Schmerzhafte Kompromisse mit der Ampel

Humanität und Ordnung. Unter dieser Überschrift will die grüne Parteispitze das Thema Migration diskutieren. Es geht um schmerzhafte Kompromisse, die die Grünen in knapp zwei Jahren in der Ampelkoalition eingegangen sind - etwa Verschärfungen bei den Abschieberegeln.

Kritik daran kam bereits im Vorfeld von der Linken und von der Grünen Jugend. Sie hoffen, dass die Delegierten in Karlsruhe diesen Kurs ablehnen. Der Frankfurter Grünen Mirrianne Mahn geht allein schon die mittlerweile gebräuchliche Wortwahl bei diesem Thema zu weit: "Stigmatisierende Begriffe wie Wirtschafts- oder illegale Migranten sind leider auch in unserer Partei keine unbekannten Begriffe mehr. Dazu sage ich: Kein Mensch ist illegal."

Reintke: Grundrecht auf Asyl verteidigen

Die gestern gewählte Spitzenkandidatin der Grünen für die Europawahl im nächsten Jahr, Terry Reintke, erwartet von der Debatte heute Abend eine klare Botschaft. Sie erhofft sich, dass "wir natürlich kompromissbereit sind, dass wir pragmatisch auch auf die Debatte jetzt auf europäischer Ebene schauen und eben gucken, wie wir eine sinnvolle Reform des gemeinsamen europäischen Asylsystems hinbekommen."

Gleichzeitig dürfe die Partei aber nicht vergessen, dass humanitäre Standards und das Grundrecht auf Asyl hart erkämpfte Rechte seien, so Reintke. "Und das ist nichts, was man jetzt einfach preisgeben sollte, sondern das ist was, das gilt es auch zu verteidigen."

"Eine verdammt schwierige Realität"

Eine ernste, sachliche und auch lebhafte Debatte erwartet Ricarda Lang, die gestern auf dem Parteitag gemeinsam mit Omid Nouripour an der Parteispitze bestätigt wurde.

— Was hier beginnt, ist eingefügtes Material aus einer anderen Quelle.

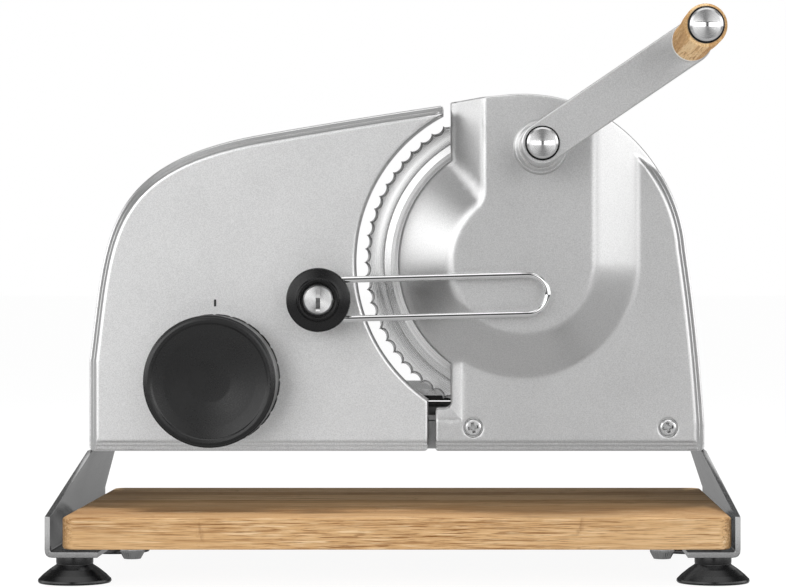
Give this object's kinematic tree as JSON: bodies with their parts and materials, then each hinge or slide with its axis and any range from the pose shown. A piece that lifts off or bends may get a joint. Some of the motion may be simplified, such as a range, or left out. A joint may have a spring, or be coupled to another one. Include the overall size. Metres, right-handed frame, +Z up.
{
  "type": "hand crank meat slicer",
  "caption": "Hand cranked food slicer with a toothed round blade, domed gear housing, slice gauge with a knob, food carriage and a slide-out board on suction feet.",
  "frame": {"origin": "middle of the footprint, on the table", "axes": "+X to the housing's end, +Y to the food side, +Z up; the blade turns about a line along Y, the crank stands on the -Y side"},
  "size_m": [0.3652, 0.3408, 0.287],
  "materials": {
    "satin_aluminium": "fine sand textured satin casting",
    "bright_steel": "bright, finely brushed",
    "chrome": "polished",
    "brass": "turned",
    "black_plastic": "fine matt grain",
    "black_rubber": "smooth",
    "pale_nylon": "smooth",
    "bamboo": "oiled, long straight grain"
  },
  "bodies": {
    "stand": {"front_rail": "satin_aluminium", "rear_rail": "satin_aluminium", "carriage_bed": "satin_aluminium", "leg_left": "bright_steel", "leg_right": "bright_steel", "leg_screw_1": "chrome", "leg_screw_2": "chrome", "leg_screw_3": "chrome", "leg_screw_4": "chrome", "foot_1": "black_rubber", "foot_2": "black_rubber", "foot_3": "black_rubber", "foot_4": "black_rubber", "housing_cover": "satin_aluminium", "housing_rear_panel": "bright_steel", "cover_screw_left": "chrome", "cover_screw_right": "chrome", "blade_axle": "bright_steel", "crank_bush": "brass", "gauge_bracket": "satin_aluminium", "bracket_screw_1": "chrome", "bracket_screw_2": "chrome", "gauge_nut": "brass"},
    "board_unit": {"board": "bamboo", "board_stud_1": "chrome", "board_stud_2": "chrome", "board_stud_3": "chrome", "board_stud_4": "chrome"},
    "blade_unit": {"blade": "bright_steel", "blade_gear": "pale_nylon", "blade_bush": "brass", "blade_lock": "black_plastic"},
    "crank_unit": {"crank_shaft": "bright_steel", "crank_pinion": "pale_nylon", "crank_arm": "satin_aluminium", "crank_washer": "black_plastic", "crank_screw": "chrome", "grip_spindle": "bright_steel", "grip_washer": "pale_nylon", "grip_screw_washer": "black_plastic", "grip_screw": "chrome"},
    "grip_unit": {"crank_grip": "bamboo"},
    "gauge_unit": {"gauge_plate": "satin_aluminium", "gauge_face": "bright_steel", "gauge_pin_1": "bright_steel", "gauge_pin_2": "bright_steel", "guard_screw": "chrome"},
    "knob_unit": {"gauge_knob": "black_plastic", "knob_scale_ring": "black_plastic", "gauge_spindle": "bright_steel"},
    "guard_unit": {"guard_disc": "black_plastic", "guard_wire": "chrome"},
    "carriage_unit": {"carriage_base": "black_plastic", "carriage_table": "satin_aluminium"},
    "holder_unit": {"food_holder": "black_plastic", "holder_spikes": "bright_steel", "holder_handle": "black_plastic"}
  },
  "joints": [
    {"name": "crank_turn", "type": "hinge", "parent": "stand", "child": "crank_unit", "pos_m": [0.07599, -0.02, 0.22484], "axis": [0, -1, 0], "continuous": true},
    {"name": "grip_spin", "type": "hinge", "parent": "crank_unit", "child": "grip_unit", "pos_m": [0.15167, -0.12, 0.27627], "axis": [0, -1, 0], "continuous": true},
    {"name": "blade_spin", "type": "hinge", "parent": "stand", "child": "blade_unit", "pos_m": [0.0667, 0.01, 0.1648], "axis": [0, -1, 0], "continuous": true},
    {"name": "gauge_slide", "type": "slide", "parent": "stand", "child": "gauge_unit", "axis": [0, -1, 0], "range_m": [0, 0.014]},
    {"name": "knob_turn", "type": "hinge", "parent": "gauge_unit", "child": "knob_unit", "pos_m": [-0.0968, -0.02, 0.1023], "axis": [0, -1, 0], "range_deg": [0, 300]},
    {"name": "guard_swing", "type": "hinge", "parent": "gauge_unit", "child": "guard_unit", "pos_m": [-0.0401, -0.02, 0.1448], "axis": [0, -1, 0], "range_deg": [-45, 90]},
    {"name": "carriage_slide", "type": "slide", "parent": "stand", "child": "carriage_unit", "axis": [1, 0, 0], "range_m": [-0.05, 0.11]},
    {"name": "holder_slide", "type": "slide", "parent": "carriage_unit", "child": "holder_unit", "axis": [0, -1, 0], "range_m": [-0.036, 0.046]},
    {"name": "board_slide", "type": "slide", "parent": "stand", "child": "board_unit", "axis": [0, -1, 0], "range_m": [0, 0.2]}
  ],
  "couplings": [
    {"joint": "blade_spin", "follows": "crank_turn", "ratio": -0.58824},
    {"joint": "gauge_slide", "follows": "knob_turn", "m_per_rad": 0.00267}
  ]
}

Mit Blick auch auf die Belastungen, die den Gemeinden durch die Aufnahme von Geflüchteten entstehen, verteidigte sie die Kompromisse: "Denn am Ende ist es natürlich etwas, wo wir als Partei Entscheidungen treffen müssen."

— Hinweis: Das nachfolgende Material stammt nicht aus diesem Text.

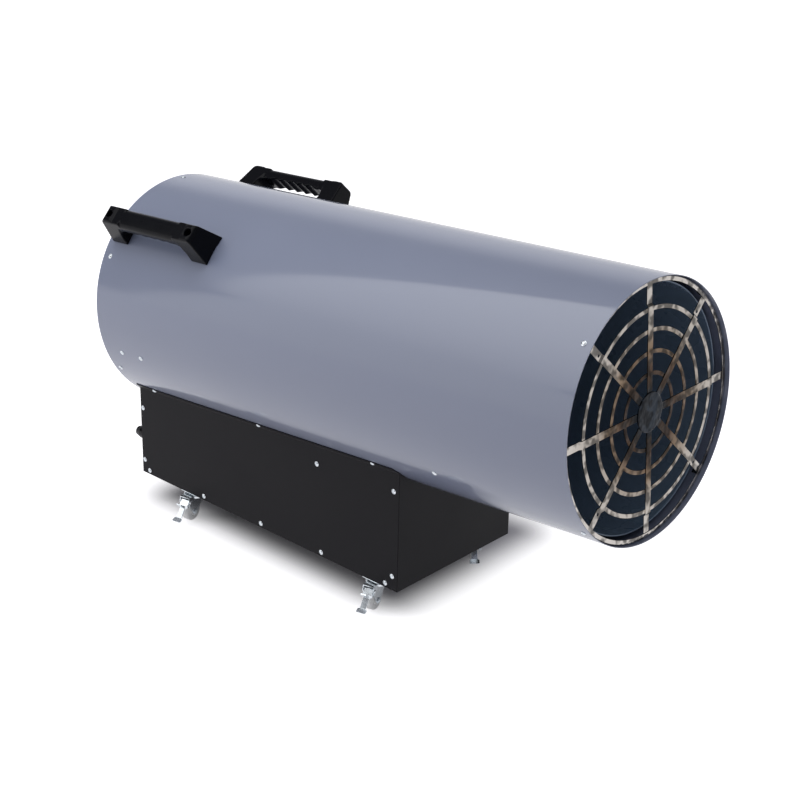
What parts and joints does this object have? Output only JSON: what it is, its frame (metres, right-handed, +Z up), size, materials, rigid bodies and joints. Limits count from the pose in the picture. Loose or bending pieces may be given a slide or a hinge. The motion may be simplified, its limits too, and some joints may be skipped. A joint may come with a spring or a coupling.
{
  "type": "forced air heater",
  "caption": "Portable forced-air gas heater: long tilted body tube with ringed outlet grille and axial fan, on a black sheet-metal base box with side handles and braked swivel casters.",
  "frame": {"origin": "on the floor, at the middle of the bounding box in X and Y", "axes": "+X horizontally towards the hot-air outlet, +Y towards the heater's left side seen from behind, +Z up; the body tube itself tilts 4.3 degrees upwards towards +X"},
  "size_m": [1.1092, 0.43, 0.6828],
  "materials": {
    "tube_paint": "gloss blue-grey powder coat",
    "base_paint": "satin black powder coat",
    "stainless": "bright annealed stainless strip, heat tinted",
    "heat_steel": "glossy blue-black heat-blued steel",
    "burner_steel": "heat-dulled sheet steel",
    "zinc": "bright zinc plate",
    "brass": "turned brass",
    "copper": "drawn copper pipe",
    "ceramic": "glazed white ceramic",
    "cast_alu": "die-cast aluminium",
    "motor_paint": "semi-gloss dark paint",
    "guard_wire": "zinc-plated wire",
    "black_plastic": "satin black moulded polymer",
    "red_plastic": "gloss red moulded polymer",
    "white_nylon": "satin white nylon",
    "fan_metal": "pressed aluminium"
  },
  "bodies": {
    "heater_body": {"outer_tube": "tube_paint", "outlet_grille": "stainless", "heat_liner": "heat_steel", "liner_spacers": "burner_steel", "burner_cone": "burner_steel", "burner_plate": "burner_steel", "burner_arms": "burner_steel", "flame_spreader": "burner_steel", "gas_jet": "brass", "igniter": "ceramic", "flame_sensor": "ceramic", "fan_motor": "motor_paint", "motor_bracket": "zinc", "rear_guard": "guard_wire", "base_tray": "base_paint", "side_panel_left": "base_paint", "side_panel_right": "base_paint", "outlet_end_panel": "base_paint", "control_panel": "base_paint", "tube_rail_left": "base_paint", "tube_rail_right": "base_paint", "gas_valve": "cast_alu", "gas_inlet": "brass", "gas_pipe": "copper", "ignition_unit": "black_plastic", "cable_gland": "black_plastic", "rocker_frame": "black_plastic", "piezo_igniter": "black_plastic", "handle_left": "black_plastic", "handle_right": "black_plastic", "handle_bolts": "zinc", "tube_screws": "zinc", "panel_screws": "zinc", "caster_screws": "zinc", "caster_plates": "zinc"},
    "fan_rotor": {"fan": "fan_metal", "fan_shaft": "zinc"},
    "rocker": {"power_rocker": "red_plastic"},
    "ignition_push": {"ignition_button": "red_plastic"},
    "gas_push": {"gas_button": "red_plastic"},
    "regulator_knob": {"heat_knob": "black_plastic"},
    "swivel_1": {"caster_fork_1": "zinc", "caster_pins_1": "zinc"},
    "wheel_1": {"caster_wheel_1": "white_nylon"},
    "pedal_1": {"brake_pedal_1": "zinc"},
    "swivel_2": {"caster_fork_2": "zinc", "caster_pins_2": "zinc"},
    "wheel_2": {"caster_wheel_2": "white_nylon"},
    "pedal_2": {"brake_pedal_2": "zinc"},
    "swivel_3": {"caster_fork_3": "zinc", "caster_pins_3": "zinc"},
    "wheel_3": {"caster_wheel_3": "white_nylon"},
    "pedal_3": {"brake_pedal_3": "zinc"},
    "swivel_4": {"caster_fork_4": "zinc", "caster_pins_4": "zinc"},
    "wheel_4": {"caster_wheel_4": "white_nylon"},
    "pedal_4": {"brake_pedal_4": "zinc"}
  },
  "joints": [
    {"name": "fan_spin", "type": "hinge", "parent": "heater_body", "child": "fan_rotor", "pos_m": [-0.30913, 0, 0.40476], "axis": [0.9972, 0, 0.075], "continuous": true},
    {"name": "power_rocker_tilt", "type": "hinge", "parent": "heater_body", "child": "rocker", "pos_m": [-0.505, -0.078, 0.119], "axis": [0, -1, 0], "range_deg": [0, 20]},
    {"name": "ignition_press", "type": "slide", "parent": "heater_body", "child": "ignition_push", "axis": [1, 0, 0], "range_m": [0, 0.006], "stiffness_N_per_m": 300, "springref_m": -0.003},
    {"name": "gas_press", "type": "slide", "parent": "heater_body", "child": "gas_push", "axis": [1, 0, 0], "range_m": [0, 0.008], "stiffness_N_per_m": 300, "springref_m": -0.004},
    {"name": "knob_turn", "type": "hinge", "parent": "heater_body", "child": "regulator_knob", "pos_m": [-0.505, 0.056, 0.119], "axis": [-1, 0, 0], "range_deg": [0, 270]},
    {"name": "front_right_swivel", "type": "hinge", "parent": "heater_body", "child": "swivel_1", "pos_m": [0.091, -0.127, 0.052], "axis": [0, 0, 1], "continuous": true},
    {"name": "front_right_wheel_spin", "type": "hinge", "parent": "swivel_1", "child": "wheel_1", "pos_m": [0.09511, -0.1435, 0.019], "axis": [0.9703, 0.2419, 0], "continuous": true},
    {"name": "front_right_brake", "type": "hinge", "parent": "swivel_1", "child": "pedal_1", "pos_m": [0.09862, -0.15756, 0.0425], "axis": [0.9703, 0.2419, 0], "range_deg": [0, 13]},
    {"name": "rear_right_swivel", "type": "hinge", "parent": "heater_body", "child": "swivel_2", "pos_m": [-0.379, -0.127, 0.052], "axis": [0, 0, 1], "continuous": true},
    {"name": "rear_right_wheel_spin", "type": "hinge", "parent": "swivel_2", "child": "wheel_2", "pos_m": [-0.37605, -0.14374, 0.019], "axis": [0.9848, 0.1736, 0], "continuous": true},
    {"name": "rear_right_brake", "type": "hinge", "parent": "swivel_2", "child": "pedal_2", "pos_m": [-0.37353, -0.15802, 0.0425], "axis": [0.9848, 0.1736, 0], "range_deg": [0, 13]},
    {"name": "front_left_swivel", "type": "hinge", "parent": "heater_body", "child": "swivel_3", "pos_m": [0.091, 0.127, 0.052], "axis": [0, 0, 1], "continuous": true},
    {"name": "front_left_wheel_spin", "type": "hinge", "parent": "swivel_3", "child": "wheel_3", "pos_m": [0.10281, 0.11477, 0.019], "axis": [0.7193, 0.6947, 0], "continuous": true},
    {"name": "front_left_brake", "type": "hinge", "parent": "swivel_3", "child": "pedal_3", "pos_m": [0.11288, 0.10434, 0.0425], "axis": [0.7193, 0.6947, 0], "range_deg": [0, 13]},
    {"name": "rear_left_swivel", "type": "hinge", "parent": "heater_body", "child": "swivel_4", "pos_m": [-0.379, 0.127, 0.052], "axis": [0, 0, 1], "continuous": true},
    {"name": "rear_left_wheel_spin", "type": "hinge", "parent": "swivel_4", "child": "wheel_4", "pos_m": [-0.37319, 0.14297, 0.019], "axis": [-0.9397, 0.342, 0], "continuous": true},
    {"name": "rear_left_brake", "type": "hinge", "parent": "swivel_4", "child": "pedal_4", "pos_m": [-0.36823, 0.1566, 0.0425], "axis": [-0.9397, 0.342, 0], "range_deg": [0, 13]}
  ]
}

Die Partei könne sich vor dieser schwierigen Entscheidung auch nicht wegducken, so die Vorsitzende weiter. Es gehe bei einer Kompromisslösung auch immer um "eine verdammt schwierige Realität, wo wir sowohl den Menschen gerecht werden müssen, die ankommen und die Schutz suchen als auch den Menschen, die es in den Kommunen hinbekommen müssen, dass das Schutz gewähren am Ende auch funktioniert."

Blick auf die Europawahl

Bevor heute das Thema Migration aufgerufen wird, bereiten sich die Grünen weiter auf die Europawahl vor. So geht es um das Wahlprogramm, zunächst mit den Schwerpunkten Klima und Nachhaltigkeit, Außen- und Friedenspolitik sowie Wirtschaft und Finanzen.

Nach zwei eher harmonischen Tagen könnte es heute in Karlsruhe also kontroverser zugehen.